How to calculate this double integral? (solution known) This question is related to determining the one-sided spectral density function $G(\omega)$ of a 2D random field which is given by:
$$G(\omega_1,\omega_2) = \left(\frac{2 \sigma}{\pi}\right)^2 \int_{0}^{\infty} \int_{0}^{\infty} \exp\left(-\sqrt{\left(\frac{2\tau_1}{\theta_1}\right)^2 + \left(\frac{2\tau_2}{\theta_2}\right)^2}\right) \cos(\omega_1 \tau_1) \cos(\omega_2 \tau_2)\ \, d\tau_1 d\tau_2$$
Fenton and Griffiths (2008) in 'Risk Assessment in Geotechnical Engineering' give the analytical result as:
\begin{equation}
 G(\omega_1,\omega_2) = \frac{\sigma^2 \theta_1 \theta_2}{2 \pi \left[1 + \left(\frac{\theta_1 \omega_1}{2}\right)^2 + \left(\frac{\theta_2 \omega_2}{2}\right)^2 \right]^{3/2}}
\end{equation}
However I have been unable to obtain this result myself. I have also tried integration in Wolfram Mathematica which failed as well. 
Does anyone know how to perform this integral or formulate it in such a way that Wolfram Mathematica can solve it? I want to verify the solution given by Fenton and Griffiths (2008).
 A: Hint.

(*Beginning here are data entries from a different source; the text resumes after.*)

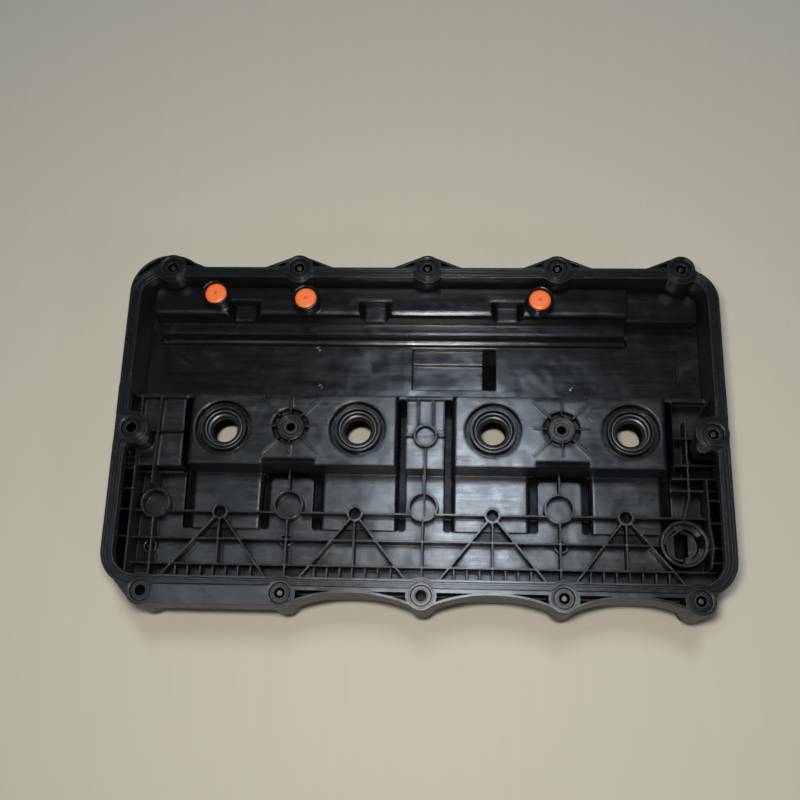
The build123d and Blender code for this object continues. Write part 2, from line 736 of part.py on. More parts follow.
def nipple():
    """Breather connection on the end of the separator housing."""
    end_x = -half_length + housing_end_inset
    section = Plane((end_x - nipple_length, nipple_y, level(nipple_depth)), z_dir=(1, 0, 0))
    tube = extrude(section * Circle(nipple_radius), amount=nipple_length + wall)
    tube = chamfer(tube.faces().sort_by(Axis.X)[0].edges(), nipple_chamfer)
    bore = extrude(section * Circle(nipple_bore), amount=nipple_length + wall + 1)
    return tube, bore


def make_cover():
    outline = flange_outline()
    back_pockets, front_pockets = pocket_fields(outline)
    well_cuts, spokes = centre_wells()
    tube, bore = nipple()
    body = outer_body(outline)
    body -= inner_hollow()
    body += pads() + floor_fields()
    body -= outer_cavities(outline)
    body += injector_bosses()
    body -= injector_cuts() + well_cuts
    body += [front_ribs(), combs(), side_ribs()] + spokes + end_ribs() + floor_rings()
    body -= disc(filler_place, neck_bore, pad_depth, seal_height)
    body += filler_neck() + [tube]
    body += [disc(place, post_radius, floor_depth, seal_height) for place in post_places]
    cuts = [slab(sealing_outline(groove_outer_inset) - sealing_outline(groove_inner_inset), -1, gasket_groove_depth)]
    cuts += [slab(face, -1, apron_depth - apron_web) for face in front_pockets]
    cuts += [slab(face, -1, back_pocket_depth) for face in back_pockets]
    cuts += [disc(place, bolt_bore, -1, ear_depth + 1) for place in bolt_holes]
    cuts += [disc(place, boss_rim_radius, -1, boss_rim_sunk) for place in bolt_holes]
    cuts += [disc(place, centre_bore, pad_depth, centre_end_depth + 1) for place in centre_places]
    cuts += [disc(place, post_bore, floor_depth + wall, seal_height + 1) for place in post_places]
    return body - (cuts + [bore])


# ---------------------------------------------------------------- separator baffle
def baffle_outline(inset):
    front = field(-half_length, half_length, baffle_front_y, flange_back_y)
    return sealing_outline(inner_edge_inset + baffle_clearance + inset) & front


def saddle_cut(x, grow):
    """Notch across the raised channel, with splayed sides."""
    half = saddle_width / 2
    bottom = saddle_depth + grow
    splay = saddle_splay / 2
    points = [(x - half - grow, level(bottom)), (x + half + grow, level(bottom)),
              (x + half + splay + grow, level(channel_depth)), (x + half + splay + grow, seal_height),
              (x - half - splay - grow, seal_height), (x - half - splay - grow, level(channel_depth))]
    face = Plane((0, saddle_back_y + grow, 0), x_dir=(1, 0, 0), z_dir=(0, -1, 0)) * Polygon(*points, align=None)
    return extrude(face, amount=saddle_back_y + grow - shelf_front_y - 1, dir=(0, -1, 0))


def baffle_steps(shrink):
    """The raised steps of the baffle; drawn in by the wall thickness they give its hollow side."""
    low = bead_left_x + shrink
    shelf = field(low, channel_end_x - shrink, shelf_front_y + shrink, flange_back_y)
    channel = field(channel_left_x + shrink, channel_end_x - shrink, channel_front_y + shrink, flange_back_y)
    right = field(channel_end_x - 1, low_channel_end_x - shrink, channel_front_y + shrink, flange_back_y)
    limit = sealing_outline(channel_inset + shrink)
    bottom = baffle_seat_depth + (1 if shrink else 0)
    channel_block = slab(channel & limit, channel_depth + shrink, bottom)
    if not shrink:
        edges = channel_block.faces().sort_by(Axis.Z)[-1].edges().filter_by(Axis.X).sort_by(Axis.Y)
        channel_block = fillet(edges[0], channel_round)
    solids = [slab(shelf & baffle_outline(shrink), shelf_depth + shrink, bottom), channel_block]
    solids.append(slab(right & limit, low_channel_depth + shrink, bottom))
    for place in valve_places:
        top = cup_rim_depth + cup_recess + shrink if shrink else cup_rim_depth
        solids.append(disc(place, cup_radius - shrink, top, bottom))
    return solids


def window(grow):
    """Sunk window of the plate, with one sloped end and a shallower back strip."""
    top = baffle_depth - 1
    solids = []
    for y_low, y_high, depth in ((window_front_y, window_step_y, window_depth),
                                 (window_step_y - 1, window_back_y, window_shallow_depth)):
        points = [(window_left_x - grow, level(depth + grow)),
                  (window_right_x - window_ramp + grow, level(depth + grow)),
                  (window_right_x + grow, level(baffle_depth)), (window_right_x + grow, level(top)),
                  (window_left_x - grow, level(top))]
        face = Plane((0, y_high + grow, 0), x_dir=(1, 0, 0), z_dir=(0, -1, 0)) * Polygon(*points, align=None)
        solids.append(extrude(face, amount=y_high - y_low + 2 * grow, dir=(0, -1, 0)))
    return solids


def make_baffle():
    body = slab(baffle_outline(0), baffle_depth, baffle_seat_depth)
    body += baffle_steps(0)
    notches = [saddle_cut(x, 0) for x in saddles]
    hollow = Part() + baffle_steps(baffle_thickness)
    hollow -= [saddle_cut(x, baffle_thickness) for x in saddles]
    body -= notches
    body -= hollow
    body += [shape & slab(field(-half_length, half_length, 0, flange_back_y), baffle_depth, seal_height)
             for shape in window(baffle_thickness)]
    body -= window(0)
    bead = Plane((bead_left_x, bead_y, level(baffle_depth)), z_dir=(1, 0, 0)) * Circle(bead_radius)
    bead = extrude(bead, amount=channel_end_x - bead_left_x)
    body += bead & block(-half_length, half_length, 0, flange_back_y, 0, baffle_depth + 1)
    cuts = [disc(place, valve_radius + valve_gap, 0, cup_rim_depth + cup_recess) for place in valve_places]
    cuts += [disc(place, valve_stem_radius + 0.1, 0, baffle_depth) for place in valve_places]
    cuts.append(slab(Pos(half_length - slot_inset, slot_y) * SlotOverall(slot_length, slot_width, rotation=90),
                     baffle_depth - 1, baffle_depth + slot_sunk))
    return body - cuts


# ---------------------------------------------------------------- seals, isolators and hardware
def make_gasket():
    outer = groove_outer_inset + gasket_clearance
    inner = groove_inner_inset - gasket_clearance
    gasket = slab(sealing_outline(outer) - sealing_outline(inner), 0, gasket_groove_depth)
    for middle in (outer + bead_inset, inner - bead_inset):
        low = middle - bead_width / 2
        bead = sealing_outline(low) - sealing_outline(low + bead_width)
        gasket += slab(bead, -bead_height, 1)
    return gasket


def make_injector_seal(place):
    top = seat_depth - 9
    profile = [(seal_lip_radius, seat_depth - 2.2), (seal_lip_radius, seat_depth - 3.2), (12.0, top + 2.4),
               (12.0, top), (13.3, top), (13.3, top + 2.4), (seal_outer_radius - 0.6, top + 2.6),
               (seal_outer_radius, top + 3.2), (seal_outer_radius, seat_depth), (10.4, seat_depth)]
    return turned(place, profile)


def make_centre_isolator(place):
    bore = centre_sleeve_radius + 0.1
    outer = centre_isolator_radius
    rim = centre_boss_top - 1.2
    profile = [(bore, rim + 1.6), (outer - 1.0, rim + 1.6), (outer - 1.0, rim), (outer, rim),
               (outer, centre_end_depth), (outer + 1.8, centre_end_depth),
               (outer + 1.8, centre_end_depth + 2), (bore, centre_end_depth + 2)]
    return turned(place, profile)


def make_centre_sleeve(place):
    top = centre_boss_top
    bottom = centre_end_depth + 2.6
    radius = centre_sleeve_radius
    profile = [(centre_hole_radius, top + 0.5), (centre_hole_radius + 0.5, top), (radius - 0.4, top),
               (radius, top + 0.4), (radius, bottom), (centre_hole_radius, bottom)]
    return turned(place, profile)


def make_bolt_isolator(place):
    bore = sleeve_radius + 0.1
    end = ear_depth + isolator_lip_thickness
    profile = [(bore, isolator_sunk), (isolator_radius - 0.5, isolator_sunk), (isolator_radius, isolator_sunk + 0.5),
               (isolator_radius, ear_depth), (isolator_lip_radius, ear_depth),
               (isolator_lip_radius, end - 0.6), (isolator_lip_radius - 0.6, end), (bore, end)]
    return turned(place, profile)


def make_bolt_sleeve(place):
    end = sleeve_end_depth
    profile = [(sleeve_bore, sleeve_sunk + 0.4), (sleeve_bore + 0.4, sleeve_sunk), (sleeve_radius, sleeve_sunk),
               (sleeve_radius, end), (sleeve_bore, end)]
    return turned(place, profile)


def make_flange_bolt(place):
    """Flanged hexagon bolt, drawn back in its sleeve."""
    tip = bolt_tip_sunk
    head = tip + bolt_length
    shoulder = tip + bolt_tip_length
    flange_end = head + bolt_flange_thickness
    profile = [(0, tip), (bolt_tip_radius - 0.4, tip), (bolt_tip_radius, tip + 0.4),
               (bolt_tip_radius, shoulder), (bolt_radius, shoulder + bolt_radius - bolt_tip_radius),
               (bolt_radius, head), (bolt_head_radius, head), (bolt_head_radius, head + 0.5),
               (bolt_hex_flats / 2 + 1, flange_end), (0, flange_end)]
    x, y = place
    hexagon = Pos(x, y) * RegularPolygon(bolt_hex_flats / 2, 6, major_radius=False)
    head_end = flange_end + bolt_hex_height
    socket = slab(hexagon, flange_end - 0.5, head_end)
    socket = chamfer(socket.faces().sort_by(Axis.Z)[0].edges(), 0.4)
    return turned(place, profile) + socket


def make_drain_valve(place):
    """Umbrella valve: a domed disc with a dimple, and a barbed stem through the cup floor."""
    seat = cup_rim_depth + cup_recess
    top = cup_rim_depth + valve_sunk
    under = seat + baffle_thickness
    profile = [(0, top + 0.5), (0.5, top + 0.4), (0.9, top), (valve_radius - 1.8, top + 0.1),
               (valve_radius - 0.5, top + 0.6), (valve_radius, top + 1.2), (valve_radius, seat),
               (valve_stem_radius, seat), (valve_stem_radius, under), (valve_bulb_radius, under),
               (valve_stem_radius, under + 3.2), (0, under + 3.2)]
    return turned(place, profile)


def make_cap_seal():
    return ring(filler_place, neck_radius + 0.2, neck_bore + 0.1, neck_end_depth + 0.1,
                neck_end_depth + cap_seal_thickness)


def make_filler_cap():
    """Bayonet cap: fluted grip, and a plug with a slot across its floor and two hooked lugs."""
    inside = neck_radius + cap_gap
    seat = neck_end_depth + cap_seal_thickness
    plug_top = ramp_top_depth - 0.4 - cap_lug_thickness
    plug = cap_plug_radius
    rim = ramp_top_depth + ramp_thickness + cap_gap
    profile = [(0, cap_plug_floor), (plug - cap_plug_wall, cap_plug_floor), (plug - cap_plug_wall, plug_top),
               (plug, plug_top), (plug, seat), (inside, seat), (inside, cap_top_depth),
               (cap_radius - 1, cap_top_depth), (cap_radius, cap_top_depth + 1), (cap_radius, seal_height - 1.5),
               (cap_radius - 1.5, seal_height), (0, seal_height)]
    cap = turned(filler_place, profile)
    bottom = plug_top + cap_lug_thickness
    spread = cap_lug_spread
    for angle in cap_lug_angles:
        window = wedge(plug - cap_plug_wall - 1, plug + 1, angle + spread / 2, 180 - spread)
        cap -= slab(Pos(*filler_place) * window, plug_top - 1, rim)
    for angle in cap_lug_angles:
        lug = wedge(plug - 0.5, neck_bore - cap_gap, angle - spread / 2, spread)
        cap += slab(Pos(*filler_place) * lug, plug_top, bottom)
    slot = Rectangle(cap_slot_width, 2 * plug) & Circle(plug - cap_plug_wall - 0.3)
    cap -= slab(Pos(*filler_place) * slot, cap_plug_floor - 1, seal_height - cap_slot_height)
    x, y = filler_place
    for step in range(cap_flutes):
        turn = 2 * pi * (step + 0.5) / cap_flutes
        reach = cap_radius + cap_flute_radius * 0.55
        place = (x + reach * cos(turn), y + reach * sin(turn))
        cap -= disc(place, cap_flute_radius, cap_top_depth + 3, seal_height + 1)
    return cap


# ---------------------------------------------------------------- all parts
def build_all():
    parts = {"cover": make_cover(), "separator_baffle": make_baffle(), "flange_gasket": make_gasket()}
    for number, place in enumerate(cylinder_places, 1):
        parts[f"injector_seal_{number}"] = make_injector_seal(place)
    for number, place in enumerate(centre_places, 1):
        parts[f"centre_isolator_{number}"] = make_centre_isolator(place)
        parts[f"centre_sleeve_{number}"] = make_centre_sleeve(place)
    for number, place in enumerate(bolt_holes, 1):
        parts[f"bolt_isolator_{number}"] = make_bolt_isolator(place)
        parts[f"bolt_sleeve_{number}"] = make_bolt_sleeve(place)
    for number, place in enumerate(fitted_bolts, 1):
        parts[f"flange_bolt_{number}"] = make_flange_bolt(place)
    for number, place in enumerate(valve_places, 1):
        parts[f"drain_valve_{number}"] = make_drain_valve(place)
    parts["filler_cap"] = make_filler_cap()
    parts["filler_cap_seal"] = make_cap_seal()
    return parts


if __name__ == "__main__":
    os.makedirs("parts", exist_ok=True)
    for name, shape in build_all().items():
        export_step(shape, f"parts/{name}.step")
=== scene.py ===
"""Look of the moulded valve cover: materials, small moulded marks, bolt threads, camera and light."""

import json
import math
import bpy
import bmesh
from mathutils import Matrix, Vector
from mathutils.bvhtree import BVHTree


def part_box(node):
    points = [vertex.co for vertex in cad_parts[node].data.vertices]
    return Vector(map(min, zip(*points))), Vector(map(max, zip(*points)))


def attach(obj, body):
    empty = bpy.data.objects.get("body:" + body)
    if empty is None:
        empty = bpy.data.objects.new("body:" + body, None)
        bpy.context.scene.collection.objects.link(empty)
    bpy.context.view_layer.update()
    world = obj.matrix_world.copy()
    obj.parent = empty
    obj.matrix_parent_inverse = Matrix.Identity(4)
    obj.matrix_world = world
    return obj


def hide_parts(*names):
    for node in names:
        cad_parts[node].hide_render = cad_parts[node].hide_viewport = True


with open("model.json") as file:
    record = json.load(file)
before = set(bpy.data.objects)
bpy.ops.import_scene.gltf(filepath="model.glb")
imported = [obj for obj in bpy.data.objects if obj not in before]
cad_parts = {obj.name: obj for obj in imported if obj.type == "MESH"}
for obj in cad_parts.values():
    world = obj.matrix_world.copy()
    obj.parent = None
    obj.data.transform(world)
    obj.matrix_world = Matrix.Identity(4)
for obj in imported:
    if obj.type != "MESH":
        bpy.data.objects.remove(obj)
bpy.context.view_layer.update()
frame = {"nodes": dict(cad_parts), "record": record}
MM = 0.001


# ------------------------------------------------------------------ camera
# the place is in millimetres of the frame, and the focal length in pixels of a square picture
SENSOR_WIDTH = 36.0
PICTURE_PIXELS = 800.0
FOCAL_PIXELS = 1060.0
CAMERA_PLACE = (26.9, -216.65, 780.07)
CAMERA_RIGHT = (0.99855, 0.02646, -0.04685)
CAMERA_AHEAD = (-0.05277, 0.31219, -0.94855)


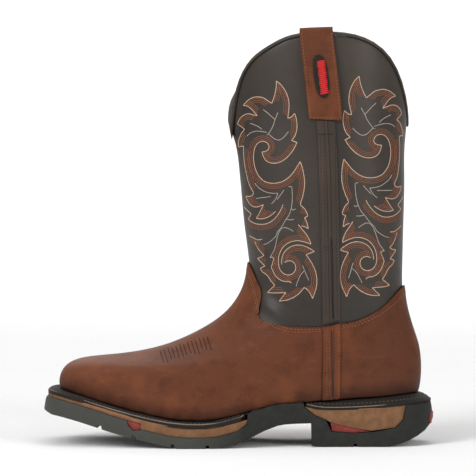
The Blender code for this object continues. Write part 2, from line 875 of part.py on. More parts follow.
def rim_frame(before, turn, after):
    """At the collar: the outward direction, and the way up that keeps a line level with the rim."""
    small = 0.004
    step = 0.02
    round_way = minus(loop_point(TOP_ROW, turn + small), loop_point(TOP_ROW, turn - small))
    up_way = minus(loop_point(TOP_ROW, turn), loop_point(TOP_ROW - step, turn))
    out = cross(up_way, round_way)
    here = loop_point(TOP_ROW, turn)
    first = moved((0.0, 0.0, 0.0), cross(minus(here, loop_point(TOP_ROW, before)), out), 1.0)
    second = moved((0.0, 0.0, 0.0), cross(minus(loop_point(TOP_ROW, after), here), out), 1.0)
    level = 1 + sum(a * b for a, b in zip(first, second))
    return out, tuple((a + b) / level for a, b in zip(first, second))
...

One may start with the classic result
$$
\int_0^\infty e^{- \lambda x}\:dx=\frac1{\lambda},\qquad \text{Re}(\lambda) >0, \tag1
$$ giving with $\lambda:= 1+ia$ and by differentiating
$$
\int_0^\infty e^{-r}\cdot r \cdot \cos(ar)\:dr=\frac{1-a^2}{\left(1+a^2\right)^2},\qquad a \in \mathbb{R}. \tag2
$$ Then, by a standard change of variable from cartesian coordinates to polar coordinates, one gets
$$
\begin{align}
&G(\omega_1,\omega_2) = \left(\frac{2}{\pi}\right)^2\!\! \int_{0}^{\infty} \!\!\int_{0}^{\infty}\!\! \exp\left(-\sqrt{\left(\frac{2\tau_1}{\theta_1}\right)^2 + \left(\frac{2\tau_2}{\theta_2}\right)^2}\right) \cos(\omega_1 \tau_1) \cos(\omega_2 \tau_2) \: d\tau_1 d\tau_2
\\&=\frac{\theta_1\theta_2}{\pi^2}\!\! \int_{0}^{\infty} \!\!\int_{0}^{\infty}\!\! \exp\left(-\sqrt{x^2 + y^2}\right) \cos(w_1 x) \cos(w_2 y) \: dx dy
\\&=\frac{\theta_1\theta_2}{\pi^2}\!\! \int_{0}^{\pi/2} \!\!\int_{0}^{\infty}\!\! re^{-r}\cos(w_1 r \cos \theta) \cos(w_2 r \sin \theta) \: dr d\theta
\\&=\frac{\theta_1\theta_2}{2\pi^2}\!\! \int_{0}^{\pi/2} \!\!\int_{0}^{\infty}\!\! re^{-r} \left(\cos[(w_1 \cos \theta+w_2 \sin \theta)r]+ \cos[(w_1 \cos \theta-w_2 \sin \theta)r]\right) dr d\theta
\\&=\frac{\theta_1\theta_2}{2\pi^2}\!\! \int_{0}^{\pi/2} \!\!\left(\frac{1-(w_1 \cos \theta+w_2 \sin \theta)^2}{\left(1+(w_1 \cos \theta+w_2 \sin \theta)^2\right)^2}+\frac{1-(w_1 \cos \theta-w_2 \sin \theta)^2}{\left(1+(w_1 \cos \theta-w_2 \sin \theta)^2\right)^2}\right) d\theta
\\&=\frac{\theta_1\theta_2}{2\pi^2}\cdot  \frac{\pi}{(1+w_1^2+w_2^2)^{3/2}}
\end{align}
$$ where we have obtained the latter integral by a tangent half-angle substitution and where we have set
$$
w_1:=\frac{\theta_1 \omega_1}2,\quad w_1:=\frac{\theta_2 \omega_2}2.
$$